The convergence of pre-training and RL
Brown argues the distinction between pre-training data and RL environments is already blurring. Teams are generating large volumes of reasoning traces from models like DeepSeek R1, mixing them into late-stage pre-training (sometimes called "mid-training"), and the result is functionally a form of RL data generation. The Environment Hub is partly a bet that environments can become a synthetic data engine — generate agent trajectories inside a task set, filter for quality, and feed the result into pre-training at scale.
The intractable cases
The hardest environments to build are those requiring a faithful simulation of human behavior when models aren't yet good enough to simulate that behavior accurately. Brown's example is a Twitch streamer agent: training a model to perform well in Twitch chat requires a realistic sim of Twitch chat, but building that sim requires a model already capable of replicating human chat behavior at scale. If a real human must be in the loop for accurate simulation, the environment can't run at the speed or scale RL training demands.
Longer time horizons present a related problem — simulating how a decision at age 18 affects a person at 65 would require a full simulation of the human body across decades, which is a different order of difficulty than most current environments.
The Meta/Midjourney aside
Brown speculates the Meta-Midjourney deal could be structured as usage-based API pricing rather than a flat fee.
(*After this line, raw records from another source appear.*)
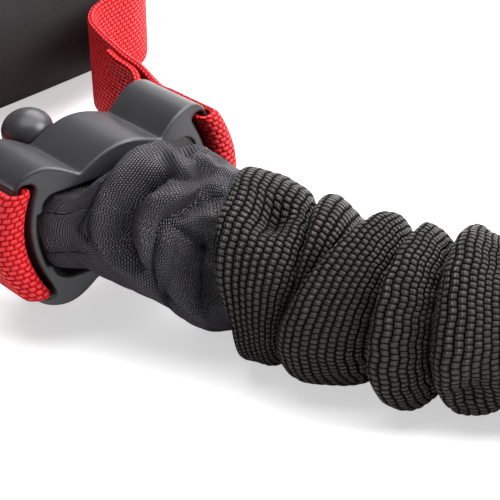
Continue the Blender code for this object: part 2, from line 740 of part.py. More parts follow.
def strap_line():
    """Half of the strap's middle line on the right of the handle: x, y, z, lean, bow per metre."""
    inner = SLOT_OUT - GAP - STRAP_THICK / 2
    outer = END_OUT + 1.3 * GAP + STRAP_THICK / 2
    half_depth = CONNECTOR_DEPTH / 2
    # a little more or less than the bars' own bow, for an even gap
    inner_bow = 1.045 / (2 * BOW_RADIUS)
    outer_bow = 0.94 * (END_OUT - TIP_OUT) / VALLEY_TOP ** 2
    line = []

    def add(across, back, lean, curve):
        place = from_connector(across, back + sweep(across), 0) - HANDLE
        line.append((*place, lean, curve))

    def drop(part):
        return FOAM_RADIUS + part * (CONNECTOR_RISE - FOAM_RADIUS)

    leg = [
        (outer * 0.993, GRIP_REACH * 0.300, drop(0.486), 0.8, outer_bow * 0.55),
        (outer * 0.973, GRIP_REACH * 0.3875, drop(0.400), 0.6, outer_bow * 0.3),
        (outer * 0.973, STRAP_TAIL, drop(0.343), 0.5, outer_bow * 0.15),
    ]
    # the sewn tail lies inside the leg, and runs forward through the slot
    for x, y, z, lean, curve in reversed(leg):
        line.append((x - STRAP_THICK - 2 * GAP, y, z, lean, curve))
    add(inner + 0.0006, half_depth + 0.0034, 1, inner_bow)
    for back in (1.05, 0.4, -0.25, -0.85):
        add(inner, back * half_depth, 1, inner_bow)
    # round the outer bar's front
    turn_wide = (outer - inner) / 2
    turn_deep = 0.0006 + 2 * GAP + STRAP_THICK / 2
    for i in range(1, 6):
        angle = math.pi * i / 6
        add(
            (inner + outer) / 2 - turn_wide * math.cos(angle),
            -half_depth + 0.0006 - turn_deep * math.sin(angle) - 0.0006 * i / 6, 1,
            inner_bow + (outer_bow - inner_bow) * i / 6,
        )
    for back in (-0.85, -0.5, 0, 0.5, 0.95):
        add(outer, back * half_depth, 1, outer_bow)
    # the leg goes back to the grip's end, and turns into its core
    line += leg
    line.append((outer * 0.987, GRIP_REACH * 0.55, drop(0.257), 0.3, 0))
    spread = GRIP_HALF - outer
    # part of the spread, foam radii before the grip's axis, drop, lean
    for part, before, height, lean in [
        (0.070, 1.583, 0.171, 0.15), (0.265, 1.306, 0.114, 0.05), (0.571, 1.161, 0.071, 0),
        (0.927, 1.061, 0.043, 0), (1.190, 0.856, 0.014, 0), (1.370, 0.500, 0, 0),
        (1.312, 0.178, 0, 0), (1.122, 0, 0, 0), (0.707, 0, 0, 0),
    ]:
        line.append((outer + part * spread, GRIP_REACH - before * FOAM_RADIUS, drop(height), lean, 0))
    return line


def make_strap():
    right = strap_line()
    middle = [(part * GRIP_HALF, GRIP_REACH, FOAM_RADIUS, 0, 0) for part in (0.4, 0, -0.4)]
    left = [(-x, y, z, lean, curve) for x, y, z, lean, curve in reversed(right)]
    rows = []
    across = (-1, -0.5, 0, 0.5, 1)
    for x, y, z, lean, curve in right + middle + left:
        tip = lean * CONNECTOR_LEAN
        up = Vector((0, math.sin(tip), math.cos(tip)))
        sign = 1 if x > 0 else -1
        row = []
        for part in across:
            height = part * STRAP_WIDTH / 2
            inward = sign * curve * height ** 2
            swept = sweep(x) - sweep(abs(x) - curve * height ** 2) if curve else 0
            forward = Vector((0, -math.cos(tip), math.sin(tip)))
            row.append(HANDLE + Vector((x - inward, y, z)) + height * up + swept * forward)
        rows.append(row)
    return add_object("handle_strap_a", ribbon("handle_strap_a", rows, STRAP_THICK), RED_WEBBING)


def lay_along_grip(piece, across):
    """Puts a turned piece on the grip's axis, with a flat side down."""
    half_side = Matrix.Rotation(math.pi / GRIP_SIDES, 4, "Z")
    turn = Matrix.Rotation(math.pi / 2, 4, "Y")
    place = HANDLE + Vector((across, GRIP_REACH, FOAM_RADIUS))
    piece.matrix_world = Matrix.Translation(place) @ turn @ half_side


def corner_radius(flat_radius):
    """The radius to a turned piece's corners that puts its flat sides at the given radius."""
    return flat_radius / math.cos(math.pi / GRIP_SIDES)


def make_grip():
    foam_half = FOAM_LENGTH / 2
    soft = 0.002
    outer, bore = corner_radius(FOAM_RADIUS), corner_radius(CORE_RADIUS + GAP)
    profile = [
        (bore, foam_half), (outer - soft, foam_half), (outer - soft * 0.3, foam_half - soft * 0.3),
        (outer, foam_half - soft), (outer, -foam_half + soft),
        (outer - soft * 0.3, -foam_half + soft * 0.3), (outer - soft, -foam_half), (bore, -foam_half),
    ]
    foam = add_object("grip_foam_a", turned("grip_foam_a", profile, GRIP_SIDES, True), FOAM)
    lay_along_grip(foam, 0)
    core_half = GRIP_HALF - CAP_SHOULDER - GAP
    wall = (corner_radius(CORE_BORE), corner_radius(CORE_RADIUS))
    profile = [(wall[0], core_half), (wall[1], core_half), (wall[1], -core_half), (wall[0], -core_half)]
    core = add_object("grip_core_a", turned("grip_core_a", profile, GRIP_SIDES, True), HARD_PLASTIC)
    lay_along_grip(core, 0)
    caps = []
    for name, side in (("grip_cap_a_left", -1), ("grip_cap_a_right", 1)):
        mesh = turned(name, cap_profile(), GRIP_SIDES, True)
        if side < 0:
            mesh.transform(Matrix.Rotation(math.pi, 4, "X"))
        cap = add_object(name, mesh, HARD_PLASTIC)
        lay_along_grip(cap, side * (foam_half + GAP))
        caps.append(cap)
    return foam, core, caps


def cap_profile():
    """A collar over the core's end. It starts at the foam and its shoulder is at the outer end."""
    bore, seat = corner_radius(CORE_BORE), corner_radius(CORE_RADIUS + GAP)
    rim = corner_radius(CAP_RADIUS)
    ease = 0.0012
    step = CAP_LENGTH - CAP_SHOULDER
    return [
        (bore, CAP_LENGTH), (rim - ease, CAP_LENGTH), (rim, CAP_LENGTH - ease), (rim, 0),
        (seat, 0), (seat, step), (bore, step),
    ]


def add_axis(name, place, lean=0.0):
    """An empty on a joint's axis, which carries the pieces that move about it."""
    empty = bpy.data.objects.new(name, None)
    empty.empty_display_size = 0.01
    empty.location = place
    empty.rotation_euler = (-lean, 0, 0)
    product.objects.link(empty)
    return empty


def carry(empty, pieces):
    bpy.context.view_layer.update()
    for piece in pieces:
        kept = piece.matrix_world.copy()
        piece.parent = empty
        piece.matrix_parent_inverse = empty.matrix_world.inverted()
        piece.matrix_world = kept


def mirrored(piece):
    """The same piece on the other handle."""
    twin = piece.copy()
    twin.parent = None
    twin.name = piece.name.replace("_a_", "_b_") if "_a_" in piece.name else piece.name[:-1] + "b"
    if piece.data:
        twin.data = piece.data.copy()
        twin.data.name = twin.name
        twin.data.transform(MIRROR)
        twin.data.flip_normals()
    twin.matrix_world = MIRROR @ piece.matrix_world @ MIRROR
    product.objects.link(twin)
    return twin


def build():
    connector = make_connector()
    toggle = make_toggle()
    loop = make_anchor_loop()
    plug = add_object("tube_plug_a", make_plug(), HARD_PLASTIC)
    lay_along_tube(plug, EYE_REACH)
    crimp = add_object("crimp_ring_a", make_crimp(), STEEL)
    lay_along_tube(crimp, TUBE_START + GAP + CRIMP_LENGTH / 2)
    cuff = make_cuff()
    strap = make_strap()
    foam, core, caps = make_grip()
    make_latex_tube()
    make_sleeve()

    swivel = add_axis("swivel_axis_a", TOGGLE_POINT, CONNECTOR_LEAN)
    fold_place = from_connector(0, CONNECTOR_DEPTH / 2 + sweep(END_OUT), 0)
    fold = add_axis("fold_axis_a", fold_place)
    spin = add_axis("spin_axis_a", HANDLE + Vector((0, GRIP_REACH, FOAM_RADIUS)))
    on_tube = [toggle, loop, plug, crimp, cuff]
    on_swivel, on_fold, on_spin = [connector], [strap], [foam, core, *caps]
    bpy.context.view_layer.update()
    for group, empty in ((on_swivel, swivel), (on_fold, fold), (on_spin, spin)):
        twins = [mirrored(piece) for piece in group]
        carry(mirrored(empty), twins)
        carry(empty, group)
    for piece in on_tube:
        mirrored(piece)


build()
bpy.context.view_layer.update()
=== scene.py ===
from math import copysign, cos, dist, pi, radians, sin, tan

import bmesh
import bpy
import numpy as np
from mathutils import Matrix, Vector


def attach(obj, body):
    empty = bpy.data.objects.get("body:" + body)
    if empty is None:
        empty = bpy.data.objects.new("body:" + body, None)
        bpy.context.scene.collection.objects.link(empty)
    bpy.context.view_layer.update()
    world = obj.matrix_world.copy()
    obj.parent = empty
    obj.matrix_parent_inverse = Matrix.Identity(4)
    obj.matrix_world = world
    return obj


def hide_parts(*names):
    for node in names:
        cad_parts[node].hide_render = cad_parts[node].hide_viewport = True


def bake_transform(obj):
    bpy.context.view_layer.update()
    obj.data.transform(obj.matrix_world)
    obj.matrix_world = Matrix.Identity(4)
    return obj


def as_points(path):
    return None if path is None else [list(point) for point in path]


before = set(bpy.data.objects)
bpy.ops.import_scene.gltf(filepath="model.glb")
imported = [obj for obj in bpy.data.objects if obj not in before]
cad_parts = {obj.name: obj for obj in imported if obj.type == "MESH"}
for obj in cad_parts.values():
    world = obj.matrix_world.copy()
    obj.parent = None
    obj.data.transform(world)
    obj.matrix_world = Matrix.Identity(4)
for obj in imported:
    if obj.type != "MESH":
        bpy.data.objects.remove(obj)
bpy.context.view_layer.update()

# where handle a stands, as in the part's source; lengths are in metres
layout = {
    "handle": Vector((-0.223, -0.016251, 0.0)), "rise": 0.025, "lean": radians(12),
    "heading": radians(25), "toggleSide": 0.0069, "toggleBack": 0.0171245, "mouthReach": 0.0493,
    "sleeveHeight": 0.0182, "gripReach": 0.080, "gripHeight": 0.018, "bendReaches": (0.022, 0.050),
}
mirrorX = Matrix.Scale(-1, 4, (1, 0, 0))


def fromConnector(across, back, up):
    # a point of the leaning connector's own frame, in the world
    tip = layout["lean"]
    return layout["handle"] + Vector((
        across,
        back * cos(tip) + up * sin(tip),
        layout["rise"] - back * sin(tip) + up * cos(tip),
    ))


togglePoint = fromConnector(-layout["toggleSide"], layout["toggleBack"], 0)
headingLine = Vector((sin(layout["heading"]), -cos(layout["heading"]), 0))
sideLine = headingLine.cross(Vector((0, 0, 1))).normalized()


def aheadOfToggle(reach, height):
    place = togglePoint + reach * headingLine
    return Vector((place.x, place.y, height))


def addObject(name, data):
    thing = bpy.data.objects.new(name, data)
    bpy.context.scene.collection.objects.link(thing)
    return thing


# two points ahead of the toggle, at the sleeve's height, from the connector to the tube, for each handle
bend = {"a": [aheadOfToggle(reach, layout["sleeveHeight"]) for reach in layout["bendReaches"]]}
bend["b"] = [mirrorX @ point for point in bend["a"]]


# camera: the photograph's own viewpoint, found from the connector
view = {
    "turn": radians(37.22), "drop": radians(38.81), "optics": (138.5, 36, 0.01),
    "offset": Vector((-0.1761, -0.2837, 0.2517)),
}
look = Vector((
    sin(view["turn"]) * cos(view["drop"]),
    cos(view["turn"]) * cos(view["drop"]),
    -sin(view["drop"]),
))
camera = addObject("photoCamera", bpy.data.cameras.new("photoCamera"))
camera.data.lens, camera.data.sensor_width, camera.data.clip_start = view["optics"]
camera.location = layout["handle"] + Vector((0, 0, layout["rise"])) + view["offset"]
camera.rotation_euler = look.to_track_quat("-Z", "Y").to_euler()
bpy.context.scene.camera = camera
print("camera set")


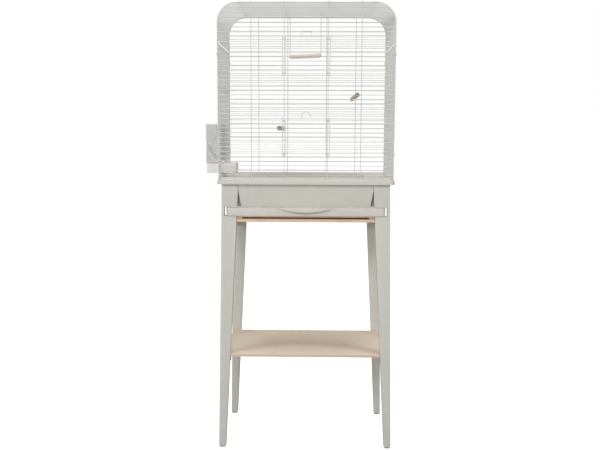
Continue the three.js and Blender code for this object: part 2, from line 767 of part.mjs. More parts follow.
// The bow-shaped grip under the drawer's top edge, hollow from below for the fingers.
function drawerGrip(front, top) {
  const half = gripWidth / 2;
  const arc = (rise) => {
    const radius = (half ** 2 + rise ** 2) / (2 * rise);
    return { radius, angle: Math.asin(half / radius) };
  };
  const bow = (bulge) => {
    const { radius, angle } = arc(bulge);
    const shape = new THREE.Shape();
    shape.moveTo(half, front + drawerWall);
    shape.lineTo(half, front);
    shape.absarc(0, front - bulge + radius, radius, -Math.PI / 2 + angle, -Math.PI / 2 - angle, true);
    shape.lineTo(-half, front + drawerWall);
    return shape;
  };
  const smile = new THREE.Shape();
  const { radius, angle } = arc(gripHeight);
  smile.absarc(0, top - gripHeight + radius, radius, -Math.PI / 2 - angle, -Math.PI / 2 + angle);
  const lens = alongY(smile, [front - gripBulge * 2, front + past], gripSteps);
  const hood = alongZ(bow(gripBulge), [top - gripHeight, top], gripSteps).intersect(lens);
  const under = [top - gripHeight - past, top - drawerWall];
  const fingers = alongZ(bow(gripBulge - drawerWall), under, gripSteps);
  const frontWall = block([-half, half], [front, front + drawerWall * 2], [top - gripHeight * 2, top]);
  return hood.subtract(fingers.subtract(frontWall));
}

function drawerTray() {
  const zs = [drawerBottom, drawerTop];
  const outline = roundedRectangle(drawerHalfWidth, drawerFront, drawerBack, drawerCorner);
  const [innerFront, innerBack] = [drawerFront + drawerWall, drawerBack - drawerWall];
  const innerHalf = drawerHalfWidth - drawerWall;
  const inner = roundedRectangle(innerHalf, innerFront, innerBack, drawerCorner - drawerWall);
  const cavity = alongZ(inner, [drawerBottom + drawerWall, drawerTop + past], curveSteps);
  return alongZ(outline, zs, curveSteps).subtract(cavity).add(drawerGrip(drawerFront, drawerTop));
}

place('base_skirt', baseSkirt(), finishes.whitePlastic);
place('drawer', drawerTray(), finishes.whitePlastic);

// ---------------------------------------------------------------- stand

const pairOf = (sideY) => (sideY < 0 ? frontPair : backPair);

function leg(sideX, sideY) {
  const pair = pairOf(sideY);
  const ys = [sideY * legFront, sideY * legBack];
  const foot = rectangle([sideX * pair.foot, sideX * (pair.foot - legFootWidth)], ys);
  const top = rectangle([sideX * pair.top, sideX * (pair.top - legTopWidth)], ys);
  const post = loft([[foot, glideHeight], [top, legTop]]);
  if (sideY > 0) {
    return post;
  }
  const notchXs = [sideX * (pair.top - legTopWidth - past), sideX * (drawerHalfWidth + drawerPlay)];
  const notchYs = [sideY * (legFront + past), sideY * (legBack - past)];
  const notch = block(notchXs, notchYs, [drawerBottom - drawerLift, drawerTop + drawerLift]);
  return post.subtract(notch);
}

function glide(sideX, sideY) {
  const { foot } = pairOf(sideY);
  const xs = [sideX * (foot - glideInset), sideX * (foot - legFootWidth + glideInset)];
  const ys = [sideY * (legFront - glideInset), sideY * (legBack + glideInset)];
  return block(xs, ys, [0, glideHeight - gap]);
}

// An angle bracket below a board: one leaf under it and one on the upright face.
function bracket(sideX, xMiddle, sideY, faceY, boardZ) {
  const xs = around(sideX * xMiddle, bracketWidth);
  const near = sideY * (faceY - gap);
  const top = boardZ - gap;
  const under = block(xs, [near, near - sideY * bracketLeaf], [top - bracketThickness, top]);
  const upright = block(xs, [near, near - sideY * bracketThickness], [top - bracketLeaf, top]);
  return under.add(upright);
}

for (const [corner, sideX, sideY] of corners) {
  place(`leg_${corner}`, leg(sideX, sideY), finishes.whitePaint);
  place(`foot_glide_${corner}`, glide(sideX, sideY), finishes.greyRubber);
  const bracketX = shelfHalfWidth - bracketWidth / 2 - bracketSetIn;
  const shelfBracket = bracket(sideX, bracketX, sideY, legBack, shelfTop - shelfThickness);
  place(`shelf_bracket_${corner}`, shelfBracket, finishes.zincSteel);
}

const railYs = [gap - legBack, legBack - gap];
const railInner = sideRailOuter - railThickness;
const railZs = [boardTop - sideRailHeight, boardTop];
const runnerYs = [runnerSetBack - legFront, railYs[1]];
const runnerOuter = legInner(deckTop, frontPair) - gap * 2;
for (const [hand, side] of [['left', -1], ['right', 1]]) {
  const railXs = [side * sideRailOuter, side * railInner];
  place(`side_rail_${hand}`, block(railXs, railYs, railZs), finishes.whitePaint);
  const runnerXs = [side * runnerOuter, side * (runnerOuter - runnerWidth)];
  const runner = block(runnerXs, runnerYs, [runnerTop - runnerHeight, runnerTop]);
  place(`drawer_runner_${hand}`, runner, finishes.birch);
}

place('drawer_deck', block([-runnerOuter, runnerOuter], runnerYs, [deckBottom, deckTop]), finishes.birch);

// A board that fills the frame between the legs, with a tongue out between the front ones.
function tonguedBoard(halfX, top, thickness) {
  const zs = [top - thickness, top];
  const tongue = legInner(top, frontPair) - gap * 2;
  return block([-halfX, halfX], railYs, zs).add(block([-tongue, tongue], [-legFront, 0], zs));
}

place('top_board', tonguedBoard(railInner - gap, boardTop, boardThickness), finishes.birch);
place('lower_shelf', tonguedBoard(shelfHalfWidth, shelfTop, shelfThickness), finishes.birch);

const backRailTop = boardTop - boardThickness - gap;
const backRailHalf = legInner(backRailTop, backPair) - gap;
const backRailYs = around((legFront + legBack) / 2, railThickness);
const backRailZs = [backRailTop - backRailHeight, backRailTop];
place('back_rail', block([-backRailHalf, backRailHalf], backRailYs, backRailZs), finishes.whitePaint);

// ---------------------------------------------------------------- origin

const cage = new THREE.Group();
cage.add(object);
const footprint = new THREE.Box3().setFromObject(cage);
const middle = footprint.getCenter(new THREE.Vector3());
object.position.set(-middle.x, -middle.y, -footprint.min.z);

export default cage;
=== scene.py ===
"""A small-bird cage on a four-legged stand, dressed for a close look.

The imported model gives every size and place. This script lays round wires where the square
ones stand, rounds the edges of the moulded and the wooden pieces, and paints everything.
Lengths are metres, +Z is up and the front faces -Y.
"""

import json
import math

import bmesh
import bpy
from mathutils import Matrix, Vector


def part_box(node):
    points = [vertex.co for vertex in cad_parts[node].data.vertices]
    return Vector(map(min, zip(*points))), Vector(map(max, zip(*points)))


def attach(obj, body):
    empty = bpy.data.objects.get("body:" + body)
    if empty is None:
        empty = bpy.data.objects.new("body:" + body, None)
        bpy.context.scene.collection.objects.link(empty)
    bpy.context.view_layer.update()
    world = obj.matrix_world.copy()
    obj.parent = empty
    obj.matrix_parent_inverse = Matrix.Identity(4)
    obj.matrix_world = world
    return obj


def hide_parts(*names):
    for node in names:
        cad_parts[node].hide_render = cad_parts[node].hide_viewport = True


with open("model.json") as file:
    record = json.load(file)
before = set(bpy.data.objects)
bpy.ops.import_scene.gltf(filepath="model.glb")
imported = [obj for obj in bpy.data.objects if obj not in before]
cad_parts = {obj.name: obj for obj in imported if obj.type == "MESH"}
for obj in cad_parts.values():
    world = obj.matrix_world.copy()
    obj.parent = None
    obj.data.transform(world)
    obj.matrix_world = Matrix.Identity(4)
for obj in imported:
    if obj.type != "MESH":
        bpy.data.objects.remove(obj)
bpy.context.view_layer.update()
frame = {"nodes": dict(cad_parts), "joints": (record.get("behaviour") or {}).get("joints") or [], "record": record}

# ------------------------------------------------------------------ sizes

MM = 0.001
QUARTER = math.pi / 2
ROW_PITCH = 11.6 * MM
ROW_WIRE = 1.7 * MM
FRAME_WIRE = 2.3 * MM
UPRIGHT_WIRE = 1.9 * MM
DOOR_WIRE = 1.6 * MM
CORNER_RADIUS = 50 * MM
TIP_RISE = 2.5 * MM
WIRE_SIDES = 10
FINE_SIDES = 8
CORNER_STEPS = 14
BEAD_RADIUS = 1.15 * MM
THICK_BEAD_RADIUS = UPRIGHT_WIRE / 2 + 0.15 * MM

ROOT = "cage_and_stand"
HANDS = (-1, 1)


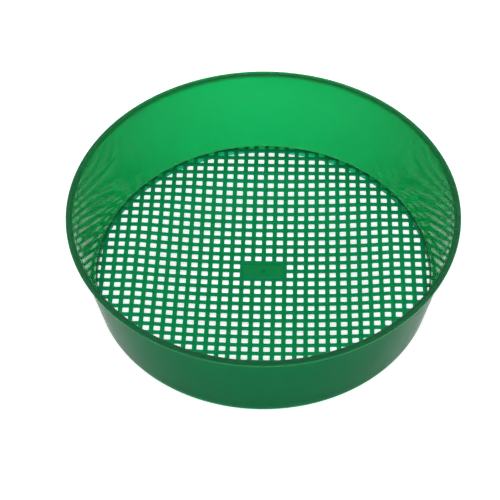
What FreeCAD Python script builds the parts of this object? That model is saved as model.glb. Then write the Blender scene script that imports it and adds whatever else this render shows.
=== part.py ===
"""Soil sieve: a round, tapered plastic bowl with a dished floor of square mesh.

The sieve is one moulding. Its members are built as separate solids that meet face to face:
lip, wall, foot, mesh border, long ribs, cross ribs, centre plate and gate stub.
Millimetres. +Z is up, the origin is at the middle of the ring that the foot stands on, and
the ribs run along X and Y.
"""
import FreeCAD, Part
import math
import os

from FreeCAD import Vector

# Bowl
RIM_RADIUS = 184.8      # outside of the lip
HEIGHT = 96.8           # from the ground to the top of the lip
FOOT_RADIUS = 163.75    # outside of the wall at the ground
FOOT_WALL = 1.3         # width of the skirt's edge that the sieve stands on
WALL_BASE = 2.25        # wall thickness, measured level, at the foot
WALL_TOP = 1.25         # and at the lip
LIP_OVERHANG = 4.4      # how far the lip stands out from the wall
LIP_HEIGHT = 4.0
LIP_OUTER_ROUND = 1.9
LIP_INNER_ROUND = 1.2
FOOT_ROUND = 0.5

# Mesh floor
MESH_HEIGHT = 9.0       # middle of the flat outer mesh, above the ground
HOLE_WIDTH = 5.95
RIB_WIDTH = 4.5
RIB_DEPTH = 2.1
DISH_RADIUS = 130.0     # where the flat outer mesh turns down into the dish
DISH_DEPTH = 7.7
BORDER_WIDTH = 3.1      # ring round the mesh, from the last holes out through the wall

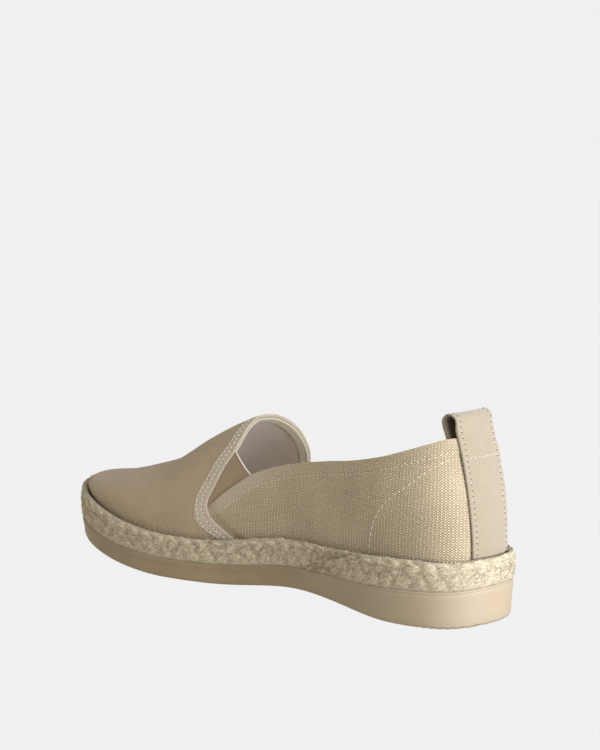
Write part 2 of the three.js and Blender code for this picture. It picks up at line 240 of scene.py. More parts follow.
def belowCollar(points, table=collarTable):
    x, z = leaning(points)
    slope = column(table, 1, x + 0.5) - column(table, 1, x - 0.5)
    height = column(table, 1, x)
    if table is not collarTable:
        sinking = smooth((x - lastForm["goreSinkFrom"]) / lastForm["goreSinkLong"])
        height = height - lastForm["goreSink"] * sinking * (points[..., 1] < 0)
    return (height - z) / np.hypot(1, slope)


# The angle at which a row of the last crosses a line a given distance ahead of the vamp edge, by halving
def vampAngle(v, side, offset, depth):
    low = np.full(np.shape(v), 0.9)
    high = np.full(np.shape(v), 3.0)
    for _ in range(lastForm["halvings"]):
        mid = (low + high) / 2
        short = aheadOfVamp(lastPoint(side * mid, v, depth)) < offset
        low = np.where(short, mid, low)
        high = np.where(short, high, mid)
    return low


# The height share at which a column of the last crosses a line a given distance below an edge, by halving
def collarShare(angle, offset, depth, table=collarTable):
    low = np.zeros(np.shape(angle))
    high = np.ones(np.shape(angle))
    for _ in range(lastForm["halvings"]):
        mid = (low + high) / 2
        under = belowCollar(lastPoint(angle, mid, depth), table) > offset
        low = np.where(under, mid, low)
        high = np.where(under, high, mid)
    return low


# Point of the last with two wanted coordinates, by Newton's method on angle and height share
def onLast(wantA, wantB, pick, angle, v, depth):
    d = 1e-4
    for _ in range(30):
        a0, b0 = pick(lastPoint(angle, v, depth))
        a1, b1 = pick(lastPoint(angle + d, v, depth))
        a2, b2 = pick(lastPoint(angle, v + d, depth))
        j11, j12, j21, j22 = (a1 - a0) / d, (a2 - a0) / d, (b1 - b0) / d, (b2 - b0) / d
        det = j11 * j22 - j12 * j21
        det = np.where(np.abs(det) < 1e-6, 1e-6, det)
        stepAngle = ((wantA - a0) * j22 - (wantB - b0) * j12) / det
        stepV = ((wantB - b0) * j11 - (wantA - a0) * j21) / det
        angle = np.clip(angle + np.clip(stepAngle, -0.15, 0.15), -3.1, 3.1)
        v = np.clip(v + np.clip(stepV, -0.12, 0.12), 0.0, 0.985)
    return angle, v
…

He notes that if Midjourney's image generation is deeply integrated across Instagram — generative ads, per-user story filters, volume applications — the numbers could scale to nine figures or beyond quickly. He declines to pin a specific figure, calling it speculative math based on comparable image API pricing from providers like Replicate.
Nvidia beat on revenue and EPS during the conversation but traded down roughly 2–3% after hours, which Brown attributes simply to expectations being set too high. Prime Intellect resells GPU capacity, so Brown is straightforwardly long Nvidia's success. He characterizes Nvidia's DGX Cloud push into the neo-cloud space as a premium, white-glove enterprise offering rather than a direct competitive threat to Prime Intellect's model of aggregating data center partners and competing on price.